= Oberbruch Industry Park =

Oberbruch Industry Park (German: Industriepark Oberbruch), is a former 110 ha site of Akzo Nobel in Heinsberg, seat of Germany's westernmost district, near the Dutch border. It was founded in 1891 as a location for fiber industries. It is the birthplace of the German rayon and man-made fiber industry. Today, it is a diversified multi-user site, hosting companies from fields of industry such as high-performance fibers and energy technologies as well as from industrial biotechnology. Oberbruch Industry Park is the competency center for carbon (fiber) technology in North Rhine-Westphalia (NRW). Since 2000, the industry park has been operated by the Dutch energy company Nuon, the first independent industrial park operator not to come from the chemical industry. Since January 7, 2009 N.V. Nuon Energy has been part of Vattenfall.

== Rayon and man-made fibre industry ==

=== Rheinische Glühlampenfabrik Dr. Max Fremery & Co ===

Today's Oberbruch Industry Park was founded as "Rheinische Glühlampenfabrik Dr. Max Fremery & Co“. In 1891, Max Fremery, a chemist from Cologne and Johann Urban, an engineer from Austria, chose a former paper mill as their base. They intended to search for a filament that offered high efficiency in production and energy consumption and a longer life.

In 1892, the two were successful in producing filaments in substantial quantities by precipitating cellulose from solution in cuprammonium hydroxide (copper(II) oxide dissolved in aqueous ammonia/sodium hydroxide). At first, the cuprammonium rayon was used as incandescent filament in light bulb production. An improved process refined the first rough and uneven filament to increase its strength and elasticity. This would enable the spinning of a material that compared to silk. In 1897, Fremery and Urban applied for a patent for their method. In the history of the textile industry, the so-called "Pauly Patent" is considered as the beginning of German rayon production. Although bulb production was discontinued in 1902, rayon production advanced on an industrial scale.

=== Vereinigte Glanzstoff-Fabriken AG ===

In 1899 Vereinigte Glanzstoff-Fabriken AG with headquarters in Elberfeld was founded. Eventually the Bergische trimming and braiding industry with its "Barmer Articles" became the most important buyer of Oberbruch rayon. As early as 1900, a hall accommodating 18 spinning machines opened. For the first time, a joint spinning vessel was set up in a nearby room and from there the material was pressed to the individual spinning frames and further to numerous capillary tubes. This formed the foundation of the continuous spinning process still used today. The inventor was Eduard Boos, engineer and Fremery's son-in-law.
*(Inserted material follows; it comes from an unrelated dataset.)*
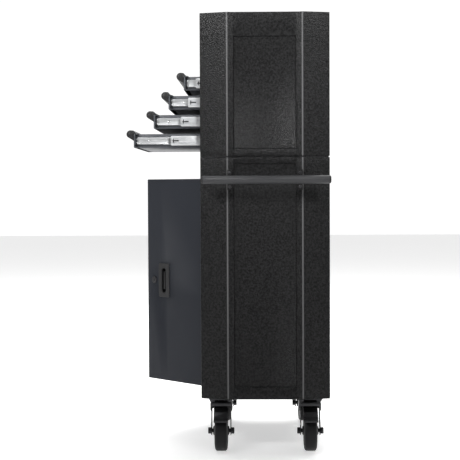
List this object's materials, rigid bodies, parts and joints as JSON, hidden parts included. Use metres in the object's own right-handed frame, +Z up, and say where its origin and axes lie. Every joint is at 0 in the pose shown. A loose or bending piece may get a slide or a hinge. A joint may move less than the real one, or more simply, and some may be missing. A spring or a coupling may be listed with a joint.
{
  "type": "rolling tool chest",
  "caption": "Tall narrow tool chest on a two-door cabinet, with ball-slide drawers, a hinged lid, a side push bar and locking casters.",
  "frame": {"origin": "bottom centre of the box around the whole part at rest, on the floor under the wheels. The box runs from the left side panel to the push bar, and from the longest open drawer's grip to the lid's hinges, so the cabinet's own centre line is at x = -27.5 mm and y = 90.6 mm", "axes": "+Z up; -Y is the front, where the doors and drawers open; +X is the side with the push bar, which the picture shows; at rest the drawers and doors are ajar as in the picture"},
  "size_m": [0.563, 0.5018, 1.078],
  "materials": {
    "body_paint": "black fine-wrinkle powder coat",
    "door_paint": "smooth charcoal powder coat",
    "drawer_paint": "smooth dark blue-grey powder coat",
    "zinc": "bright zinc plate",
    "black_plastic": "matte",
    "grip": "satin dark grey",
    "caster_steel": "black plated",
    "wheel": "satin black tread",
    "lock_metal": "satin black"
  },
  "bodies": {
    "cabinet": {"cabinet_back": "body_paint", "cabinet_bottom_rail": "body_paint", "cabinet_floor": "body_paint", "cabinet_shelf": "body_paint", "cabinet_side_left": "body_paint", "cabinet_side_right": "body_paint", "cabinet_top": "body_paint", "cabinet_top_rail": "body_paint", "caster_bolts": "zinc", "caster_swivel_plates": "caster_steel", "chest_back": "body_paint", "chest_floor": "body_paint", "chest_header": "body_paint", "chest_liners": "body_paint", "chest_lock_case": "lock_metal", "chest_side_left": "body_paint", "chest_side_right": "body_paint", "compartment_floor": "body_paint", "door_pivot_pins": "zinc", "fixed_caster_axles": "zinc", "fixed_caster_brackets": "caster_steel", "lid_hinge_lower_leaves": "zinc", "push_bar": "body_paint", "push_bar_brackets": "body_paint", "slide_outer_members": "zinc"},
    "lid": {"lid": "body_paint", "lid_hinge_upper_leaves": "zinc"},
    "door_right": {"door_right": "door_paint", "door_pull_right": "black_plastic", "door_lock_case": "lock_metal"},
    "door_left": {"door_left": "door_paint", "door_pull_left": "black_plastic"},
    "door_lock": {"door_lock_cylinder": "lock_metal"},
    "chest_lock": {"chest_lock_cylinder": "lock_metal"},
    "drawer_1": {"drawer_1": "drawer_paint", "drawer_1_handle": "grip", "drawer_1_inner_members": "zinc"},
    "slide_1": {"drawer_1_middle_members": "zinc"},
    "drawer_2": {"drawer_2": "drawer_paint", "drawer_2_handle": "grip", "drawer_2_inner_members": "zinc"},
    "slide_2": {"drawer_2_middle_members": "zinc"},
    "drawer_3": {"drawer_3": "drawer_paint", "drawer_3_handle": "grip", "drawer_3_inner_members": "zinc"},
    "slide_3": {"drawer_3_middle_members": "zinc"},
    "drawer_4": {"drawer_4": "drawer_paint", "drawer_4_handle": "grip", "drawer_4_inner_members": "zinc"},
    "slide_4": {"drawer_4_middle_members": "zinc"},
    "caster_front": {"caster_front_fork": "caster_steel", "caster_front_axle": "zinc"},
    "wheel_front": {"caster_front_wheel": "wheel"},
    "pedal_front": {"caster_front_brake_pedal": "caster_steel"},
    "fixed_wheel_front": {"fixed_caster_front_wheel": "wheel"},
    "caster_rear": {"caster_rear_fork": "caster_steel", "caster_rear_axle": "zinc"},
    "wheel_rear": {"caster_rear_wheel": "wheel"},
    "pedal_rear": {"caster_rear_brake_pedal": "caster_steel"},
    "fixed_wheel_rear": {"fixed_caster_rear_wheel": "wheel"}
  },
  "joints": [
    {"name": "lid_hinge", "type": "hinge", "parent": "cabinet", "child": "lid", "pos_m": [-0.0275, 0.24875, 1.0575], "axis": [-1, 0, 0], "range_deg": [0, 90]},
    {"name": "drawer_1_slide", "type": "slide", "parent": "cabinet", "child": "drawer_1", "axis": [0, -1, 0], "range_m": [-0.04, 0.2]},
    {"name": "slide_1_travel", "type": "slide", "parent": "cabinet", "child": "slide_1", "axis": [0, -1, 0], "range_m": [-0.02, 0.1]},
    {"name": "drawer_2_slide", "type": "slide", "parent": "cabinet", "child": "drawer_2", "axis": [0, -1, 0], "range_m": [-0.078, 0.162]},
    {"name": "slide_2_travel", "type": "slide", "parent": "cabinet", "child": "slide_2", "axis": [0, -1, 0], "range_m": [-0.039, 0.081]},
    {"name": "drawer_3_slide", "type": "slide", "parent": "cabinet", "child": "drawer_3", "axis": [0, -1, 0], "range_m": [-0.115, 0.125]},
    {"name": "slide_3_travel", "type": "slide", "parent": "cabinet", "child": "slide_3", "axis": [0, -1, 0], "range_m": [-0.0575, 0.0625]},
    {"name": "drawer_4_slide", "type": "slide", "parent": "cabinet", "child": "drawer_4", "axis": [0, -1, 0], "range_m": [-0.1645, 0.0755]},
    {"name": "slide_4_travel", "type": "slide", "parent": "cabinet", "child": "slide_4", "axis": [0, -1, 0], "range_m": [-0.08225, 0.03775]},
    {"name": "door_right_hinge", "type": "hinge", "parent": "cabinet", "child": "door_right", "pos_m": [0.1797, -0.06245, 0.1565], "axis": [0, 0, 1], "range_deg": [-45, 60]},
    {"name": "door_left_hinge", "type": "hinge", "parent": "cabinet", "child": "door_left", "pos_m": [-0.2347, -0.06245, 0.1565], "axis": [0, 0, -1], "range_deg": [-45, 60]},
    {"name": "door_lock_turn", "type": "hinge", "parent": "door_right", "child": "door_lock", "pos_m": [0.05758, -0.19305, 0.4145], "axis": [-0.7071, 0.7071, 0], "range_deg": [0, 90]},
    {"name": "chest_lock_turn", "type": "hinge", "parent": "cabinet", "child": "chest_lock", "pos_m": [-0.0275, -0.06845, 1.035], "axis": [0, 1, 0], "range_deg": [0, 90]},
    {"name": "caster_front_swivel", "type": "hinge", "parent": "cabinet", "child": "caster_front", "pos_m": [0.1655, -0.01945, 0.121], "axis": [0, 0, 1], "continuous": true},
    {"name": "wheel_front_spin", "type": "hinge", "parent": "caster_front", "child": "wheel_front", "pos_m": [0.2005, -0.01945, 0.05], "axis": [0, 1, 0], "continuous": true},
    {"name": "pedal_front_press", "type": "hinge", "parent": "caster_front", "child": "pedal_front", "pos_m": [0.17849, -0.01945, 0.10447], "axis": [0, 1, 0], "range_deg": [0, 4]},
    {"name": "fixed_wheel_front_spin", "type": "hinge", "parent": "cabinet", "child": "fixed_wheel_front", "pos_m": [-0.2205, -0.01945, 0.05], "axis": [0, 1, 0], "continuous": true},
    {"name": "caster_rear_swivel", "type": "hinge", "parent": "cabinet", "child": "caster_rear", "pos_m": [0.1655, 0.20055, 0.121], "axis": [0, 0, 1], "continuous": true},
    {"name": "wheel_rear_spin", "type": "hinge", "parent": "caster_rear", "child": "wheel_rear", "pos_m": [0.2005, 0.20055, 0.05], "axis": [0, 1, 0], "continuous": true},
    {"name": "pedal_rear_press", "type": "hinge", "parent": "caster_rear", "child": "pedal_rear", "pos_m": [0.17849, 0.20055, 0.10447], "axis": [0, 1, 0], "range_deg": [0, 4]},
    {"name": "fixed_wheel_rear_spin", "type": "hinge", "parent": "cabinet", "child": "fixed_wheel_rear", "pos_m": [-0.2205, 0.20055, 0.05], "axis": [0, 1, 0], "continuous": true}
  ],
  "couplings": [
    {"joint": "slide_1_travel", "follows": "drawer_1_slide", "ratio": 0.5},
    {"joint": "slide_2_travel", "follows": "drawer_2_slide", "ratio": 0.5},
    {"joint": "slide_3_travel", "follows": "drawer_3_slide", "ratio": 0.5},
    {"joint": "slide_4_travel", "follows": "drawer_4_slide", "ratio": 0.5}
  ]
}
Despite the economic success of cuprammonium rayon (tenfold increase of annual production, sixfold increase of turnover, fivefold increase of manpower by 1912), the future belonged to the viscose process invented in England. In 1911, Glanzstoff acquired the viscose patent which advanced to production line status in Oberbruch. The original cuprammonium rayon was completely withdrawn in 1916. During the First World War Oberbruch was the only Glanzstoff plant to continue production at a limited level despite declining demand and a lack of labour.

A lack of raw material forced the rayon industry to take new steps. Staple fiber as replacement for cotton was the new product, waste threads of man-made continuously spinnable filaments cut to staple length. In 1916, the first staple filament spinning machine was put into operation. It was developed by Emil Bronnert, a chemist and Eduard Boos, an engineer.

This positive development did not last long. The Great Depression hit the Glanzstoff particularly hard. Declining demand led to extensive dismissals. At the peak of the crisis in 1932, the company had a workforce of 2,200 employees compared to 6,300 in 1925.

The only innovation was the introduction of perforated aluminium rollers enabling the production of even bigger weaves. This was the last expansion for many years. The strategic economic planning of the National Socialist Government prohibited investments and company expansions in borderline regions.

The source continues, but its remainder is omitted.